The outsourcing giant lost the legal fight with the city council over the deal worth a total of £2.7bn in the Court of Appeal following a number of problems.

As reported in the Sunday Times, Amey’s parent company, Ferrovial, is looking to terminate the contract with Birmingham City Council.

Freeing itself from the deal would allow the Spanish infrastructure giant to sell Amey, which has been hit with a host of high-profile controversies including Sheffield’s tree cutting contract and a struggling super contract with Trafford Council.

The Sunday Times reported Ferrovial, which also co-owns Heathrow airport, were nearing an agreement on an exit as it looks to cut its losses, and it is believed to have made several attempts previously to exit the contract.

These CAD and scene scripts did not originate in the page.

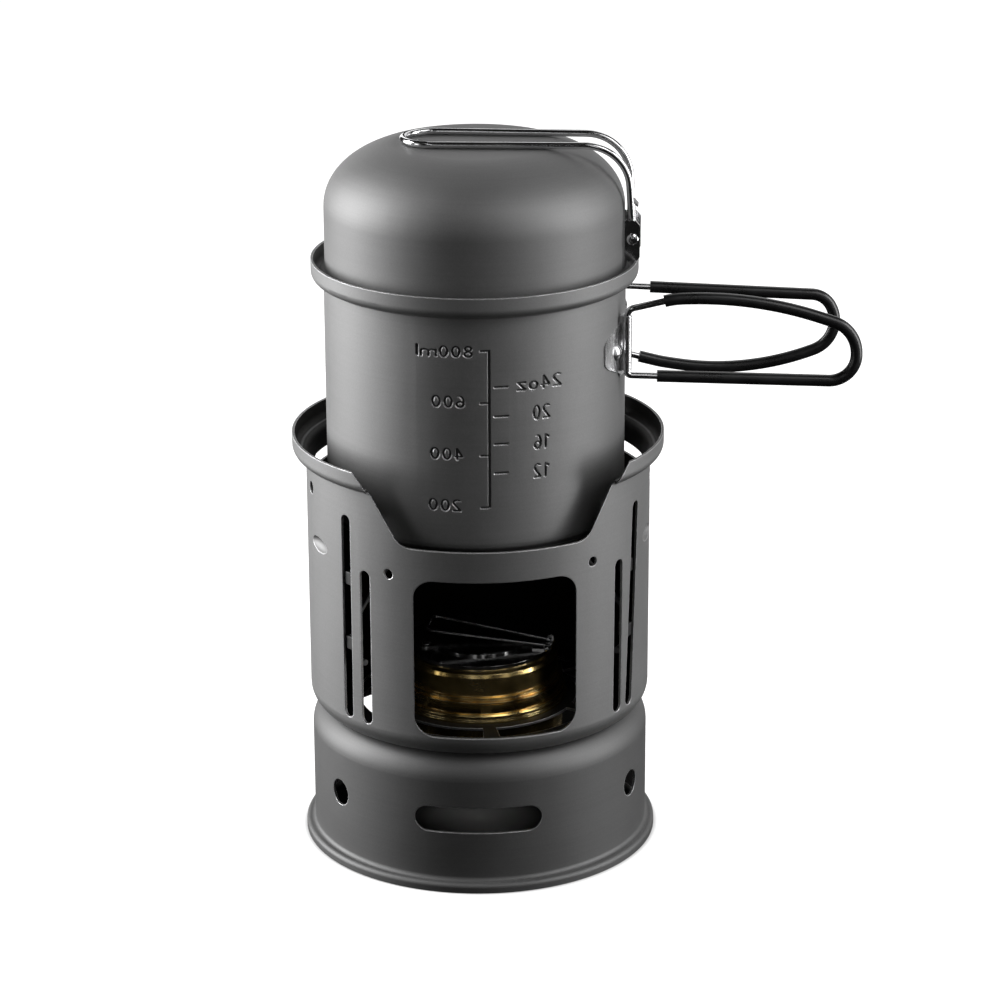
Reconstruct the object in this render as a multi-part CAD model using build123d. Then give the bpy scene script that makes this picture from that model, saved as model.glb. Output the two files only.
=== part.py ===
from build123d import *
import os
from math import atan2, cos, tan, radians, pi

# Alcohol spirit stove cook set: a base, a windshield that carries the burner
# and three folding pot supports, a graduated pot and a pan that is its lid.
# Millimetres, +Z up, origin at the centre of the base's foot plane.
# Azimuth 0 is the front (-Y) and azimuth 90 is the handle side (+X).

os.makedirs("parts", exist_ok=True)

# ---- driving dimensions -------------------------------------------------
SHEET = 1.0            # wall of the spun aluminium pieces

BASE_R = 66.7          # base wall, outside
BASE_FOOT_R = 70.2     # turned-out foot of the base
BASE_TOP_Z = 55.0      # plane where the windshield stands on the base
BASE_CORNER = 10.0
BASE_HOLE_R = 48.9     # collar that the burner hangs through
BASE_COLLAR_Z = 49.0
BASE_SLOT_Z = 29.1
BASE_SLOT_H = 10.5
BASE_SLOT_L = 49.0
BASE_HOLE_D = 10.6
BASE_HOLE_AZ = (-55.3, 62.6, 183.5)
BASE_SLOT_AZ = (-0.7, 119.0, 241.0)

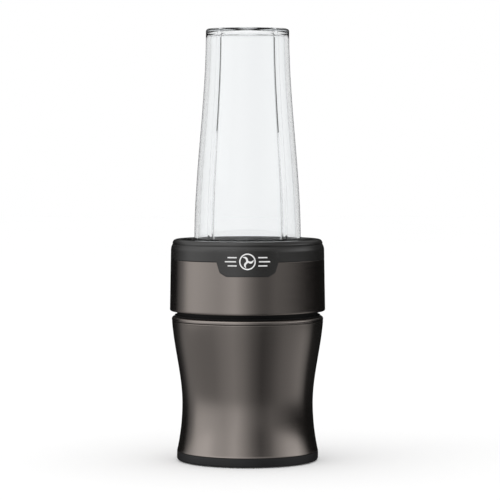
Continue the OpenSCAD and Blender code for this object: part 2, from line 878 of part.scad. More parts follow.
// A pair of blades on one hub, swept back and bent by tilt at the hub's edge
module blade_pair(z0, length, tilt, first) {
    hub_r = 7.4;
    root_w = 9;
    tip_w = 4;
    sweep = 3;
    for (a = [first, first + 180]) rotate([0, 0, a]) translate([hub_r - 1.6, 0, z0 + blade_t / 2])
        rotate([0, -tilt, 0]) translate([0, 0, -blade_t / 2]) linear_extrude(height = blade_t)
            polygon([
                [-0.6, -root_w / 2], [length * 0.7, -root_w / 2 + 1], [length, sweep + tip_w / 2],
                [length - 4, sweep + tip_w / 2 + 1], [-0.6, root_w / 2]
            ]);
    ring(blade_shaft_r, hub_r, z0, z0 + blade_t);
}

module lower_blade() {
    color("#d3d6da") blade_pair(blade_z0, 21, 6, 0);
}

module middle_blade() {
    color("#d3d6da") blade_pair(blade_z0 + blade_step, 21, 28, 60);
}

module upper_blade() {
    color("#d3d6da") blade_pair(blade_z0 + 2 * blade_step, 20, 56, 120);
}

module blade_spacers() {
    color("#b5b8bc") for (i = [0, 1])
        ring(blade_shaft_r, 5, blade_z0 + blade_t + i * blade_step, blade_z0 + (i + 1) * blade_step);
}

module blade_nut() {
    z0 = blade_z0 + 2 * blade_step + blade_t;
    color("#c7cacf") difference() {
        union() {
            translate([0, 0, z0]) cylinder(r = 5.3, h = 3.4, $fn = 6);
            translate([0, 0, z0 + 3.2]) cylinder(r1 = 4.4, r2 = 3.2, h = 2.4);
        }
        rod(blade_shaft_r, z0 - 1, blade_z0 + 3 * blade_step + 2);
    }
}

rubber_feet();
foot_ring();
bottom_cover();
cover_screws();
cord_gland();
metal_sleeve();
housing_shell();
top_housing();
collar_band();
collar_bezel();
emblem();
cup_well();
collar_screws();
motor_dampers();
lower_bracket();
upper_bracket();
lower_bearing();
upper_bearing();
stator_core();
field_coils();
motor_bolts();
brush_holders();
carbon_brushes();
air_baffle();
control_board();
switch_bracket();
microswitch();
motor_shaft();
armature_core();
armature_windings();
commutator();
cooling_fan();
drive_coupling();
interlock_plunger();
plunger_spring();
switch_button();
switch_lever();
lock_ring();
blade_holder();
blade_bushing();
shaft_seal();
cup_gasket();
cup();
blade_shaft();
driven_coupling();
lower_blade();
middle_blade();
upper_blade();
blade_spacers();
blade_nut();
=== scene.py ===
"""Looks of the personal blender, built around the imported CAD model. Metres, +Z up, front towards -Y."""

import json
import math

import bmesh
import bpy
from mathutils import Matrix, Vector


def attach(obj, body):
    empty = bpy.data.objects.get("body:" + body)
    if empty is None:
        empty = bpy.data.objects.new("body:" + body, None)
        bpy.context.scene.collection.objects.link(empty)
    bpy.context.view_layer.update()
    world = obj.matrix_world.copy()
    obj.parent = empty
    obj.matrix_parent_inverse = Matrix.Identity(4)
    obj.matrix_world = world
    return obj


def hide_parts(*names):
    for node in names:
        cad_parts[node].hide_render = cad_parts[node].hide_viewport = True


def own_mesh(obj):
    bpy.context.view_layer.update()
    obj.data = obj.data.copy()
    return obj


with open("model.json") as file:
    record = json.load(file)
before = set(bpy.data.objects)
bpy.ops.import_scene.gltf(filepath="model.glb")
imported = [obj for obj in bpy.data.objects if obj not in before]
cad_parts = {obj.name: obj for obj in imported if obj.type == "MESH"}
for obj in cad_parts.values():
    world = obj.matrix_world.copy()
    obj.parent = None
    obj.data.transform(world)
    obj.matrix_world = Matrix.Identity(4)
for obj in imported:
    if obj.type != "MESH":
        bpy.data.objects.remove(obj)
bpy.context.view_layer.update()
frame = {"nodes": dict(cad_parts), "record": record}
NODES = frame["nodes"]
MM = 0.001
TURN_STEPS = 192
SHARP_DEGREES = 32


# ---------------------------------------------------------------- camera, floor and light

FOCAL_MM = 176.4
SENSOR_MM = 36.0
CAMERA_DISTANCE = 1.894
CAMERA_HEIGHT = 0.2478
CAMERA_SIDE = 0.0019
CAMERA_PITCH = math.radians(2.57)
LIGHT_TARGET = Vector((0, 0, 0.14))


def make_camera():
    """A long lens a little above the middle of the object, looking slightly down."""
    data = bpy.data.cameras.new("camera")
    data.lens = FOCAL_MM
    data.sensor_width = SENSOR_MM
    data.clip_end = 50
    camera = bpy.data.objects.new("camera", data)
    bpy.context.scene.collection.objects.link(camera)
    camera.location = (CAMERA_SIDE, -CAMERA_DISTANCE, CAMERA_HEIGHT)
    camera.rotation_euler = (math.pi / 2 - CAMERA_PITCH, 0, 0)
    bpy.context.scene.camera = camera


def area_light(name, azimuth, elevation, distance, size, power):
    """A rectangular softbox aimed at the object. Azimuth 0 is the camera's side, positive to its right."""
    data = bpy.data.lights.new(name, "AREA")
    data.shape = "RECTANGLE"
    data.size, data.size_y = size
    data.energy = power
    light = bpy.data.objects.new(name, data)
    bpy.context.scene.collection.objects.link(light)
    a, e = math.radians(azimuth), math.radians(elevation)
    offset = Vector((math.sin(a) * math.cos(e), -math.cos(a) * math.cos(e), math.sin(e))) * distance
    light.location = LIGHT_TARGET + offset
    light.rotation_euler = (-offset).to_track_quat("-Z", "Y").to_euler()
    light.visible_glossy = False


# What a mirror on the object sees, as (azimuth, brightness): below the horizon, level with it, and above it.
# Azimuth 0 is the camera's side, positive to its right.
SEEN_BELOW = (
    (-180, 0.02), (-150, 0.02), (-135, 0.08), (-118, 0.3), (-96, 0.3), (-78, 0.28), (-58, 0.28),
    (-40, 0.37), (-24, 0.43), (-8, 0.34), (8, 0.18), (24, 0.08), (40, 0.13), (58, 0.23), (78, 0.3),
    (98, 0.4), (110, 0.28), (122, 0.03), (180, 0.01),
)
SEEN_LEVEL = (
    (-180, 0.01), (-132, 0.01), (-112, 0.3), (-98, 0.72), (-84, 0.76), (-70, 0.72), (-56, 0.66),
    (-42, 0.6), (-18, 0.75), (-6, 0.52), (6, 0.32), (18, 0.19), (30, 0.17), (42, 0.22), (56, 0.18),
    (70, 0.12), (85, 0.05), (100, 0.01), (180, 0.005),
)
SEEN_ABOVE = (
    (-180, 0.02), (-150, 0.02), (-132, 0.06), (-116, 0.5), (-92, 0.95), (-72, 1.0), (-54, 0.72),
    (-38, 0.66), (-22, 0.8), (-8, 0.55), (8, 0.24), (22, 0.1), (38, 0.2), (54, 0.48), (72, 0.75),
    (92, 0.9), (106, 0.5), (122, 0.04), (180, 0.01),
)
SEEN_HIGH = (
    (-180, 0.4), (-120, 0.6), (-60, 1.15), (-20, 0.95), (10, 0.55), (60, 0.3), (120, 0.25), (180, 0.4),
)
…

Birmingham City Council is reportedly holding out for a settlement for £300m to terminate the contract which sees Amey maintain Birmingham’s 1,600-mile road network.

An Amey spokesperson said: “The Birmingham contract is just one of hundreds of contracts across the UK which Amey operates successfully. It is no secret that the ongoing dispute in relation to the Birmingham Highways PFI deal remains a challenge.

“That is why we are working closely with Birmingham City Council, Cabinet Office and a range of other stakeholders to reach a resolution which is in the best interests of all sides, and importantly delivers for the people of Birmingham.

“We will continue to meet our obligations under the contract for the remainder of its term to 2035, or until such time an alternative position is agreed.”

The news comes amid an ongoing dispute between Birmingham City Council and Unite bin workers who today started their first wave of strike action.

The union members claim some staff have been blacklisted by the council for taking part of industrial action in 2017 which saw piles of rubbish pile up on the streets, with the city council also seeking a court injunction against the workers.